BOHR, Niels Henrik David. On the Quantum Theory of Line-Spectra, I-III [all published].
Copenhagen: Bianco Lunos, 1918-1922. All first editions.

Nobel laureate Percy W. Bridgman’s annotated copies. Besides Bohr’s derivation of the Balmer formula (1913) this work, in which he first gave a clear formulation of his ‘correspondence principle’, is by many considered to be his greatest contribution to physics.

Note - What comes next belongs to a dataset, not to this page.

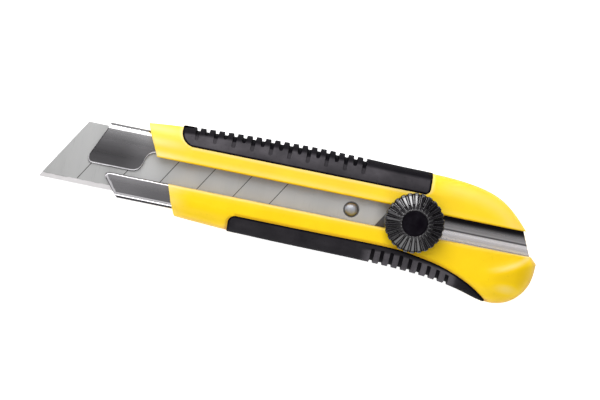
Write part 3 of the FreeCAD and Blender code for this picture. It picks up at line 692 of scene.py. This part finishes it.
def gripSkin(x, y, sink, edgeY, slope, isUpper, isFront):
    # The handle's rounded block again, moved inwards along its own normal by the sink.
    radius = handle["round"]
    length = np.sqrt(1 + slope ** 2)
    distance = np.abs(edgeY - y) / length
    sine = np.clip((radius - distance) / radius, 0.0, 1.0)
    cosine = np.sqrt(1 - sine ** 2)
    out = 1.0 if isUpper else -1.0
    fall = roundDrop(distance, radius) + sink * cosine
    height = grips["top"] - fall if isFront else grips["low"] + fall
    return np.stack([x + out * slope / length * sink * sine, y - out * sink * sine / length, height], -1)


def fingerLow(x):
    # Where the finger grooves begin below the middle of the knife: later with the square of the place.
    return grips["fingerLow"] + grips["fingerBend"] * np.clip(x - grips["fingerBendFrom"], 0.0, None) ** 2


# tones of the grips, which paint light and shade: a pair of lists is (places in mm, tones there), a rise is
# (start, end)
gripPaintedLight = {
    "upper": {"across": ([0.0, 2.4, 3.3, 5.2, 8.6], [0.06, 0.10, 0.85, 0.95, 0.60]),
              "along": ([-45.0, -10.0, 25.0, 50.0], [1.25, 1.0, 0.95, 0.60]), "rim": (0.60, 0.95),
              "toothFrom": 17.0, "toothShade": 0.8, "slotShade": 0.38},
    "lower": {"across": ([0.0, 1.5, 4.0, 9.0], [0.10, 0.22, 0.30, 0.20]), "rim": (0.50, 0.80),
              "tailLoss": 0.6, "tailRise": (66.0, 74.0), "crest": 0.85, "crestRise": (0.2, 1.4),
              "crestStart": (32.6, 34.0), "crestEnd": (67.5, 70.0), "grooveShade": 0.95},
}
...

Bohr’s correspondence principle (or postulate) states in general that although classical physics is incomplete there must be a fundamental analogy between quantum theory and classical physics. Actually Bohr at first referred to the postulate as the ‘principle of analogy’. It was Bohr’s underlying idea that the new quantum theory must satisfy in the limiting cases, e.g., when frequencies v tend to zero or quantum numbers n→∞, that its predictions approximate those of classical physics. When studying different quantum theoretic problems one can thus utilize already established facts from what classical physics predicts in that particular situation, and then work backwards to arrive at new quantum theoretic rules for the system. In this major paper, of which the two first parts were published in 1918 and the third in 1922, Bohr penetrated far into the quantum theory of line-spectra of the Hydrogen atom, and other elements, by using his principle and the classical theory of electrodynamics. Bohr’s method was the principle guide to the progress of the old quantum theory during the early twenties, until it was finally built into the foundation of the new quantum mechanics.

The three issues, offered here, are from the library of American physicist and Nobel laureate Percy W. Bridgman, with his owner’s inscription on the title of all three parts, and with several pages annotated with comments and calculations.

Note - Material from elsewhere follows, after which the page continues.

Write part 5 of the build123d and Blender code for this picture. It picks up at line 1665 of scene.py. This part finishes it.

(DSB, XIX, 326:) “Correspondence Principle: It has become increasingly clear that Bohr’s much-misunderstood correspondence principle, a critical component of his work from at least 1918 to 1925, was internally motivated and more robust than the loose heuristic it has often been made out to be. Bohr relied on it for epistemological reasons concerning our ability to infer atomic properties from empirical phenomena such as spectra. His emphasis on this empirical approach over simple hypothesizing can be seen in his justification for his 1913 model via the application of the frequency relation E=hv to the Balmer formula for the hydrogen spectrum. But that method justified claims only about stationary states and transitions between them. To allow investigation of other atomic properties, Bohr looked to mathematical limiting relations in order to set up some sort of correspondence between those properties and the properties of observable emitted radiation. He then used the classical limit as a guide to indicate how observable emitted radiation corresponded to presumed electron motion.
This sense of correspondence is precisely the idea that led to both the unusual Bohr-Kramers-Slater theory and Werner Heisenberg’s quantum mechanics, and it influenced much of Bohr’s later work. The success of classical electrodynamics, especially in spectroscopy, convinced Bohr that something must be vibrating long enough to emit (and therefore correspond to) electromagnetic radiation at precise frequencies. But that meant that the oscillators and radiation were not independently detectable (thus dubbed ‘virtual’), and that they conserved energy only statistically. When energy conservation was shown to hold strictly, Bohr questioned the reality of the oscillators, which helped lay the foundation for Heisenberg’s purely formal use of the classical mechanics of oscillatory motion”.

Three separate issues. 4to: 268 x 214 mm. Original printed wrappers, extremities slightly worn, front wrapper of part 1 with a light water stain, rubber stamp 'Printed in Denmark' at the bottom of all three parts. Published as Fasc. 1-3, no. 1, vol. 4 of the 8th series of 'Mémoires de l'Académie Royale des Sciences et des Lettres de Danemark'. 118 pp.